──────── Information supplied
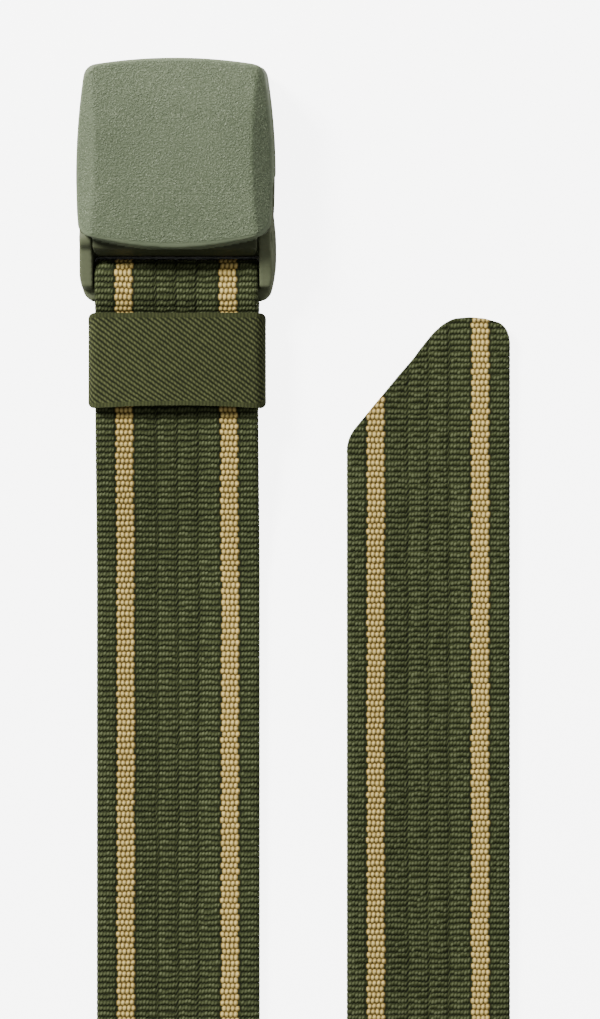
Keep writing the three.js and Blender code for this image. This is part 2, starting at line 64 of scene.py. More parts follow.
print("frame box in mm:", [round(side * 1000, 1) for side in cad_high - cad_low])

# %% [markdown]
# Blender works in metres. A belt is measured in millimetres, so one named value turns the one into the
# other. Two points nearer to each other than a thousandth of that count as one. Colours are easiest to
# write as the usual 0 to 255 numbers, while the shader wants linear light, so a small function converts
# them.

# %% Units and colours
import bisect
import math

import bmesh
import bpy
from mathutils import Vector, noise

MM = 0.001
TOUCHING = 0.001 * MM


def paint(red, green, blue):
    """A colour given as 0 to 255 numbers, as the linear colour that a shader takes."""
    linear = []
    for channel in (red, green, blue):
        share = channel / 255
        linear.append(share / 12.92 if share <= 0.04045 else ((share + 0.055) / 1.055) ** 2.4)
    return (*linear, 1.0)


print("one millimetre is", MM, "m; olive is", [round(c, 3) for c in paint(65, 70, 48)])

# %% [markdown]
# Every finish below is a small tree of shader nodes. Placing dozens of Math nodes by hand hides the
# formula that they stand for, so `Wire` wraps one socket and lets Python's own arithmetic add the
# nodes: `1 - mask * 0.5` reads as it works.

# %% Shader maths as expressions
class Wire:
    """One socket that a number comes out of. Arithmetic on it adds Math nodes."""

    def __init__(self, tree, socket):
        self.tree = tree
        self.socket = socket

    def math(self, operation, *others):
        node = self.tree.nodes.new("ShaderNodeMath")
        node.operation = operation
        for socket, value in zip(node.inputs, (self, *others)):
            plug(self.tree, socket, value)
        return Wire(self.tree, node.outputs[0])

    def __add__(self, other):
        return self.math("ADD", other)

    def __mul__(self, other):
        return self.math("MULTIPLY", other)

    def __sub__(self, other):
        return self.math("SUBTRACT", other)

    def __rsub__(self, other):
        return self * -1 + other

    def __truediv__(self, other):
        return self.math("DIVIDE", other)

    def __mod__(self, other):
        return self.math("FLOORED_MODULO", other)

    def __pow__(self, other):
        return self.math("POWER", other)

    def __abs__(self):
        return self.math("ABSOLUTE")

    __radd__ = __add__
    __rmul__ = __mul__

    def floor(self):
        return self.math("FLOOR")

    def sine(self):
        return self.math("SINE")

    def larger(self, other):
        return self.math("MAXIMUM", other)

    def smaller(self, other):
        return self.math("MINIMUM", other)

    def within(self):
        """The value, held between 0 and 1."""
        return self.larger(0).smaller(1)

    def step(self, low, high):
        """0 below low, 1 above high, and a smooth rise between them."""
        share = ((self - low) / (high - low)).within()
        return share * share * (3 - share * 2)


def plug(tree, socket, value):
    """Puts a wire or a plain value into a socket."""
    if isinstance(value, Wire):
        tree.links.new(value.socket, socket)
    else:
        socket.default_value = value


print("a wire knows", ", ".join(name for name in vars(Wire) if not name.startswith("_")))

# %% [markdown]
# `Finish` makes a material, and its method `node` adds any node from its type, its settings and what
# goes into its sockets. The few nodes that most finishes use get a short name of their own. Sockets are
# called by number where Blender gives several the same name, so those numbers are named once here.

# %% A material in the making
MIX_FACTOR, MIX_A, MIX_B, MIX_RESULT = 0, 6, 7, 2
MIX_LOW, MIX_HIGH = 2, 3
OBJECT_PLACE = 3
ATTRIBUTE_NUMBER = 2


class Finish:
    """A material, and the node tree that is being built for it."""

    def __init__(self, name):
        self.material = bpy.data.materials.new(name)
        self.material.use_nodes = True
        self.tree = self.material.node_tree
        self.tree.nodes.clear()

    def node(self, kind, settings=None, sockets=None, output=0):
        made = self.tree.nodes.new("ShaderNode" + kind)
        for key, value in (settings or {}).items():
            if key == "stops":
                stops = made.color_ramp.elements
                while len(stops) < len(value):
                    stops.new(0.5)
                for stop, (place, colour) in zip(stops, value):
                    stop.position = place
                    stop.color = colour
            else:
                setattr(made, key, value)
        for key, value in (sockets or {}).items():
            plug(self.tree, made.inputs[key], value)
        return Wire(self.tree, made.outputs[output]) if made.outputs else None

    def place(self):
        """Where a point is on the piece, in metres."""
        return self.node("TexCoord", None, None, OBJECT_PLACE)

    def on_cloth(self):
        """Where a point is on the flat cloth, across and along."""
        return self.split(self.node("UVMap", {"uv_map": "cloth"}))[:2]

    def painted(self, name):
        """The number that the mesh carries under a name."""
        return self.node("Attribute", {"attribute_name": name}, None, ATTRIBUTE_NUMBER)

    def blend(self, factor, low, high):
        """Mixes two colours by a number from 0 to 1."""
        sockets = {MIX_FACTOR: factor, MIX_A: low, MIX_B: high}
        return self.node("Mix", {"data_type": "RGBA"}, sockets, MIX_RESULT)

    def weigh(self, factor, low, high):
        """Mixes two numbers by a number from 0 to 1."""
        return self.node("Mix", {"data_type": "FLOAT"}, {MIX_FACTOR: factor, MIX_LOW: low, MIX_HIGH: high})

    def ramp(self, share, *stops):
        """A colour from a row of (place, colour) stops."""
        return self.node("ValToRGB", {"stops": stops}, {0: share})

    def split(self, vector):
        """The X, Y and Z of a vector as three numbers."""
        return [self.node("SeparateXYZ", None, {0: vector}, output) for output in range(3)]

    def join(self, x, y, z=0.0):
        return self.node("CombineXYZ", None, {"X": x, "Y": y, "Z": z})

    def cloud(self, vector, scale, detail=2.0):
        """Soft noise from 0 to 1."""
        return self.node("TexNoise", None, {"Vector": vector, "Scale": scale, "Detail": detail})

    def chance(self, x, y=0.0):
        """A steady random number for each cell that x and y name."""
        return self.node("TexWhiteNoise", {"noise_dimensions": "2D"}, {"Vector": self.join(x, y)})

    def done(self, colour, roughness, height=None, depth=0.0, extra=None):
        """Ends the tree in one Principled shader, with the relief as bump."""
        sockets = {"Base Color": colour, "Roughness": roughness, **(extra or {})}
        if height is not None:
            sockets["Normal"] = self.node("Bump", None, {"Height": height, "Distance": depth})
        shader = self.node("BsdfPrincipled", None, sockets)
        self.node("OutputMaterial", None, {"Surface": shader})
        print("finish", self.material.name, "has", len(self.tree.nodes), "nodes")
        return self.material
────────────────
> [Your goal]:
All lines from the beginning of the material above through the one with "cad_high - cad_low])" need to be returned exactly; please return those and only those.

> [Problem solution]:
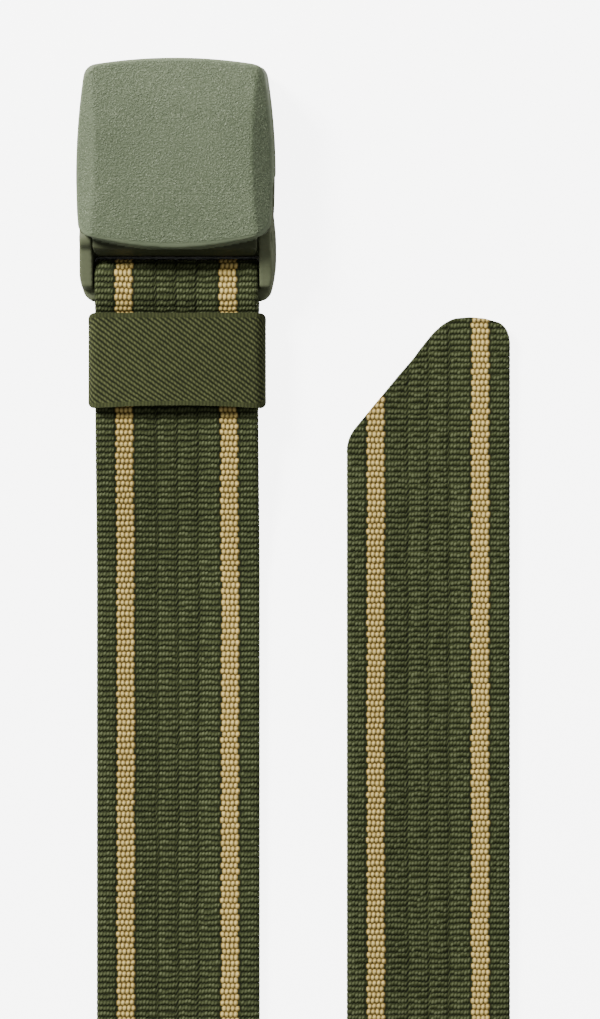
Keep writing the three.js and Blender code for this image. This is part 2, starting at line 64 of scene.py. More parts follow.
print("frame box in mm:", [round(side * 1000, 1) for side in cad_high - cad_low])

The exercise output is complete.